So during Dirtman’s and my continuing quest for better pay without increased fuel expense we try in every way to mitigate our living expenses which, honestly, means we eat a lot of beans and work it off by hanging clothes on the line. If anyone asks I say we’re eating healthy and caring for the environment.
But – go ahead and say it: “Sisiggy, you’ve got six dogs.”
Mmm-hmm. And two kids. What’s your point?
Okay, okay. I get it, even if that is the reaction of non-dog people only.
Anyway, I was lamenting about my guilt in hanging on to my dogs to someone I knew would understand – another dog person. Only this wasn’t just any dog person. This dog person was Topper’s breeder, the owner of the stud of the litter we whelped last year and owner of Bayshore Kennel and Farm.
Frank is a major, major personae in the dog show world (though he will deny this and tell you he hates dog shows and dog people and, on some days, dogs themselves) and it is a mere stroke of good luck that our move places us about a mile from his farm.
Before I go on, let me describe what is on Frank’s farm. Frank likes rare breeds of everything: fainting goats (that do), Longhorn European Cattle, various breeds of chicken, geese and sheep, and one emu. Then there are the dogs and cats: Chinese Cresteds, Aussies (of course), Border Collies, Parson Russells, a rescued Greyhound and blind Longhaired Dachshund, and Munchkin cats.

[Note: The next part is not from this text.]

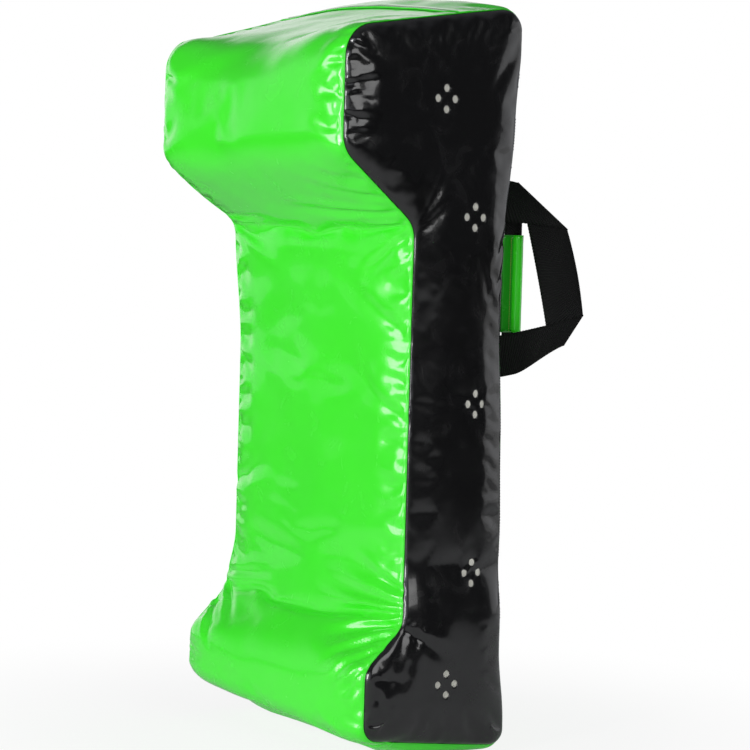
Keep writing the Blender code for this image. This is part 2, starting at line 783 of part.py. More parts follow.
def zip_slider(z, skirt_low, plate_low, plate_high, half, metal):
    """A plate over the chain, a skirt down each side of it and a bail on top."""
    low_z, high_z = 0.0, SLIDER_LENGTH
    place = (0, 0, z)
    slider = box_object(
        "zip_slider", (-half, skirt_low, low_z), (half, plate_high, high_z), metal, place
    )
    channel_half = half - SLIDER_SKIRT
    reach = SLIDER_LENGTH / 10
    channel = box_object(
        "channel",
        (-channel_half, skirt_low - reach, low_z - reach),
        (channel_half, plate_low, high_z + reach),
        metal,
        place,
    )
    middle = SLIDER_LENGTH / 2
    bail_low, bail_high = middle - BAIL_LENGTH / 2, middle + BAIL_LENGTH / 2
    sunk = SLIDER_PLATE_T / 2
    bail_top = plate_high + BAIL_TUNNEL + BAIL_T
    bail = box_object(
        "bail",
        (-BAIL_WIDTH / 2, plate_high - sunk, bail_low),
        (BAIL_WIDTH / 2, bail_top, bail_high),
        metal,
        place,
    )
    tunnel = box_object(
        "tunnel",
        (-BAIL_WIDTH, plate_high, bail_low + BAIL_POST),
        (BAIL_WIDTH, plate_high + BAIL_TUNNEL, bail_high - BAIL_POST),
        metal,
        place,
    )
    combine(slider, [channel], "DIFFERENCE")
    combine(bail, [tunnel], "DIFFERENCE")
    combine(slider, [bail], "UNION")


def zip_pull(z, y, metal):
    """A flat tab that hangs from the bail: its eye's bar lies in the tunnel, on the hinge."""
    half_t = PULL_T / 2
    half_w = PULL_WIDTH / 2
    pull = box_object(
        "zip_pull", (-half_w, -half_t, -PULL_LENGTH), (half_w, half_t, half_t), metal, (0, y, z)
    )
    eye_half = BAIL_WIDTH / 2 + PULL_PLAY
    eye_low = -(BAIL_LENGTH / 2 + BAIL_T + PULL_EYE)
    eye = box_object(
        "eye", (-eye_half, -PULL_T, eye_low), (eye_half, PULL_T, -half_t), metal, (0, y, z)
    )
    combine(pull, [eye], "DIFFERENCE")


def build():
    for obj in list(bpy.data.objects):
        bpy.data.objects.remove(obj)

    green = principled("green_cover", (0.10, 0.83, 0.07), 0.28)
    black = principled("black_cover", (0.012, 0.012, 0.014), 0.25)
    foam = principled("foam", (0.72, 0.72, 0.68), 0.95)
    mesh = principled("vent_mesh", (0.48, 0.48, 0.45), 0.8)
    webbing = principled("webbing", (0.015, 0.015, 0.016), 0.75)
    tape = principled("zip_tape", (0.012, 0.012, 0.013), 0.85)
    plastic = principled("zip_coil", (0.015, 0.015, 0.016), 0.4)
    metal = principled("zip_metal", (0.45, 0.45, 0.46), 0.35, 1.0)

    foam_core(foam)
    front_cover(green)
    back_cover(green)
    base_cover(green)
    side_panel("side_panel_right", 1, black)
    side_panel("side_panel_left", -1, black)
    vent_meshes(mesh)
    handles(webbing, green, black)
    zip_parts(tape, plastic, metal)


build()
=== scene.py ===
"""The looks of the tackle wedge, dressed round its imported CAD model.

Metres, +Z up, in the part's own frame: the front with its recess faces -Y and
the photographed black side is +X. The cover is one stuffed skin of coated
fabric. It is modelled as a whole, tucked in at its seams, blown up as cloth,
and then cut into the panels that it is sewn from.
"""

import math
import random
from collections import namedtuple

import bmesh
import bpy
import numpy as np
from mathutils import Matrix, Vector, noise
from mathutils.bvhtree import BVHTree
from mathutils.geometry import delaunay_2d_cdt


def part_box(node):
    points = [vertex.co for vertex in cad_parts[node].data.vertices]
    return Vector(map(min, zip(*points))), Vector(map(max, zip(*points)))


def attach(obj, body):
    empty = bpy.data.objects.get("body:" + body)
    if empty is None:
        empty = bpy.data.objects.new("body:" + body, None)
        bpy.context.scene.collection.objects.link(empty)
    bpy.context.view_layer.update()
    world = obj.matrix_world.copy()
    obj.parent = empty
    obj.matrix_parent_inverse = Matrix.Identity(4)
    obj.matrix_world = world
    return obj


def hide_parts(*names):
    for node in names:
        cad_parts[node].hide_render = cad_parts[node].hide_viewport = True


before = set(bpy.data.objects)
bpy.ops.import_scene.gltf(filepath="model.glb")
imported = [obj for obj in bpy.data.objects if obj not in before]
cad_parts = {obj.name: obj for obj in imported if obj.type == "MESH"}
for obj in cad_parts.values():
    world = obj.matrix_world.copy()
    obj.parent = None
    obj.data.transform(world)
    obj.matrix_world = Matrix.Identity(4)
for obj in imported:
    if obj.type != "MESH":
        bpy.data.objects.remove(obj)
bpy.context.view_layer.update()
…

It is a little known fact that in my younger days, in order to put myself through school, I worked as a dog groomer – even went to school for it through some complicated plan of my parents to ultimately have their own kennel that was supposed to put me through school after I got the kennel up and running (this plan lasted exactly seven months, by which time I had graduated from grooming school and was already finding out that getting paid as a groomer is a dicey thing).
So I’m explaining to Frank about my dogs and how lucky we were to find a place to rent and how I knew that non-dog people were judging us because we are keeping them. Two days later Frank called to ask if we could spare a few hours a day to help out at the farm: me in the grooming room and Chuck around the farm.
If I thought we were going to be “the hired help” and treated like the lowly scum that may very well steal the lawn ornaments, I was mistaken. Frank and his partner Chris treat us like we’re visitors who happen to be kicking in some help with the chores. And then they sell us Eukanuba dog food – Eukanuba – at cost.
I know this can’t last. Sooner or later one of the millions of people who have received my resume in the past month are bound to call me, if not for the job I applied for, at least to clean their toilets.
Meanwhile, I write for a pittance and groom for food.